More Experience. Not long after I joined the station's small news team as a reporter, the newspaper heiress Patty Hearst was kidnapped from her Berkeley apartment by a gang of radicals. It was the crime of the decade. At nineteen, I found myself moving in a pack with the most famous reporters in the country. It was like some kind of crazy circus with journalists as the clowns. I saw sophisticated national newsmen get into fistfights at press conferences over who would put his camera where. I joined celebrity reporters in sneaking past watchful guards to get into crime scenes. I learned to steal
documents off officials' desks like they did. At one point, a five-foot-nothing woman from some local newspaper somewhere taught me an excellent trick. As we walked together to a one-on-one interview with a police spokesman, she elbowed me in the solar plexus so hard she knocked me into a wall—just to make sure she got the interview first.

Meanwhile, the Patty Hearst story got curiouser and more deadly. Soon the missing heiress was issuing tape recordings announcing she had joined her kidnappers' radical army. She had herself photographed holding a machine gun during a bank robbery committed by her captors. Later, she claimed she had been brainwashed by them, but that didn't save her from doing time. It all climaxed down in Los Angeles with the radicals holed up in a house, shooting it out with the LAPD. The house caught fire and most of the radicals burned to death. So much for the Age of Aquarius.

By the time that final gunfight exploded, though, I had left the radio station and returned to university. I hadn't had a change of heart about school, not exactly. But a faint—the faintest—glimmer of understanding had begun to filter through the darkness of my angry and egotistical ignorance. It was beginning to seem to me just possible—just barely possible—that I did not know as much as I thought I did. It was beginning to occur to me that I might not learn what a really good writer needed to learn by staying out here in the working world. Experience was fine. Experience was fun. But no matter how much of it you got, you could only really experience the territory right around you, a vanishing arc of space
and time. Not only that. Your personality shaped your perceptions of whatever you saw. Your upbringing, your culture, your little moment of history hemmed your vision round. In the words of my old pal William Blake—whom I still hadn't read yet—“The eye altering alters all.”
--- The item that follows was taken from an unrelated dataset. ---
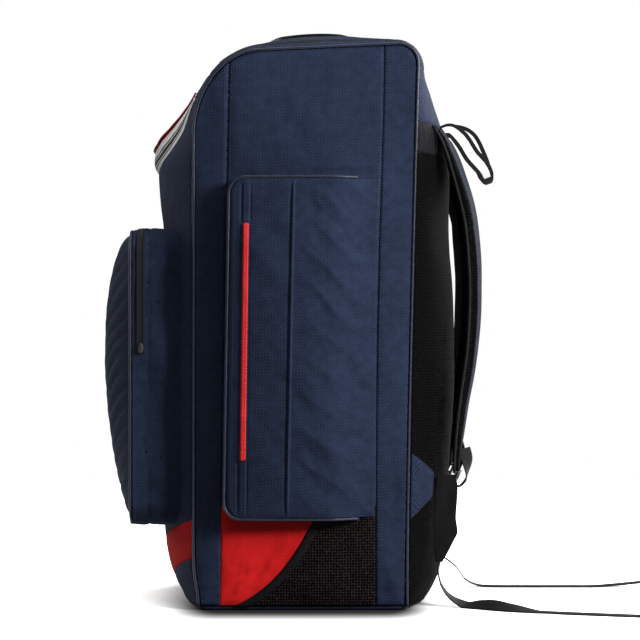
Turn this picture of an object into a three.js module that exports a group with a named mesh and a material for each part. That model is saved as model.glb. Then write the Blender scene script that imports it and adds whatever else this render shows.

But what if you could see what other men saw—“men and women too,” as Blake would hurry to say? What if you could enter other minds? Not just those minds that shared your point of view, but also those that saw life differently, had other personalities, other upbringings in eras other than your own? What if you could become not just a Huckleberry rambler through the country you were given, not just a seeker of Experience in your accidental age but also, in Blake's mighty phrase, “a Mental Traveller” through a vast universe of deep and sometimes contradictory ideas?

Given my anger, given my egotism, given my ignorance, I'm not sure how such a notion had even begun to occur to me. But I think it had been suggested to my mind during that miserable first year in college by another old friend of mine: William Faulkner.

Here was an odd thing. Though I rarely read any of the work assigned in class, though I hardly ever studied for tests, I always bought every book that was listed on the syllabus and I never threw any of the books away. I was very conscientious about this. If the campus bookstore was missing a volume on my list, I would hunt it down elsewhere or order it and return to the store to pick it up when it arrived. Whatever books the school assigned, I bought them and kept them, completely
unread. It was a strange thing to do, not like me at all. My little studio soon became lined, stacked, and littered with the many books I was ignoring.